How can the term ‘transitional’ be misused when discussing gas infrastructure?

The term ‘transitional’ can be abused by building gas projects now with plans to decide their future later, assuming steady demand for 30-40 years, treating gas as an endpoint rather than a bridge, and labeling fossil fuel expansion as transition simply because it sounds better. This leads to fossil lock-in instead of genuine decarbonization.

Are all types of gas infrastructure equally impactful in terms of climate risk and strategic value?

No. Gas infrastructure includes pipelines, LNG terminals, storage facilities, compressor stations, peaker plants, combined cycle plants, distribution networks, and industrial boilers—each with varying climate risks and strategic roles. For example, a rarely used peaker plant differs greatly from a baseload plant running decades at high capacity.

What role does reliability play in justifying transitional gas infrastructure?

Reliability is a critical factor. Wind and solar are variable resources requiring balancing through storage, flexible demand, transmission upgrades, and firm low-carbon generation—all of which take time and investment. Transitional gas plants can fill gaps during this build-out phase to maintain stable electricity supply amid rising demand from electrification.

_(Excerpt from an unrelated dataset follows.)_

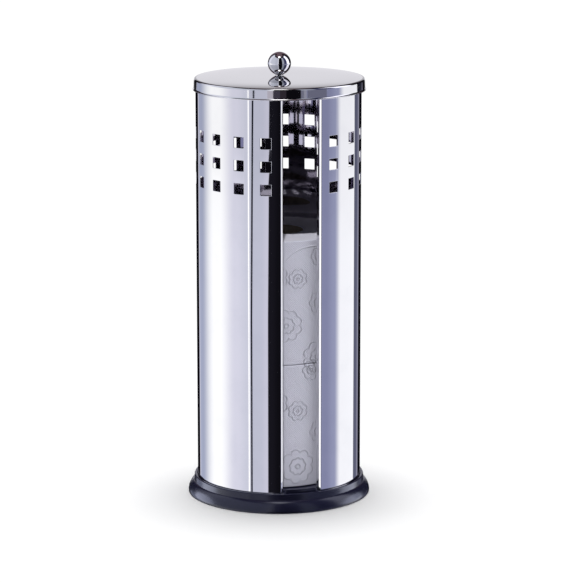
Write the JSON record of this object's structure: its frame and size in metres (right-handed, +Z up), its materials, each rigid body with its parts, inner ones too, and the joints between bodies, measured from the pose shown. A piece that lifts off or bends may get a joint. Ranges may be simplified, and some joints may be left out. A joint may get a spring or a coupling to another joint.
{
  "type": "toilet roll holder",
  "caption": "Upright polished steel tube with a front slot and square holes that stores toilet rolls on a black moulded base, under a lift-off lid with a ball knob.",
  "frame": {"origin": "on the floor under the middle of the base", "axes": "+Z up along the tube, -Y towards the slot, +X to the right as seen from the slot's side"},
  "size_m": [0.1452, 0.1452, 0.3539],
  "materials": {
    "polished_steel": "mirror polished",
    "screw_steel": "zinc plated",
    "black_plastic": "satin, moulded",
    "black_rubber": "matt",
    "tissue_paper": "soft, embossed",
    "cardboard": "plain"
  },
  "bodies": {
    "holder": {"base_moulding": "black_plastic", "non_slip_ring": "black_rubber", "tube": "polished_steel", "tab_screw_1": "screw_steel", "tab_screw_2": "screw_steel", "tab_screw_3": "screw_steel", "tab_screw_4": "screw_steel"},
    "lid": {"lid": "polished_steel", "knob": "polished_steel", "knob_washer": "screw_steel", "knob_screw": "screw_steel"},
    "lower_roll": {"lower_roll_paper": "tissue_paper", "lower_roll_core": "cardboard"},
    "upper_roll": {"upper_roll_paper": "tissue_paper", "upper_roll_core": "cardboard"}
  },
  "joints": [
    {"name": "lid_lift", "type": "slide", "parent": "holder", "child": "lid", "axis": [0, 0, 1], "range_m": [0, 0.15]},
    {"name": "lower_roll_lift", "type": "slide", "parent": "holder", "child": "lower_roll", "axis": [0, 0, 1], "range_m": [0, 0.055]},
    {"name": "upper_roll_lift", "type": "slide", "parent": "lower_roll", "child": "upper_roll", "axis": [0, 0, 1], "range_m": [0, 0.055]}
  ]
}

Why is methane leakage crucial in evaluating the viability of transitional gas infrastructure?

Methane leakage significantly affects the climate impact of gas use. For gas to serve as a true transitional fuel that buys time rather than dependence, it must operate with minimal methane emissions and have clear plans to reduce run hours over time. Otherwise, methane emissions undermine decarbonization efforts.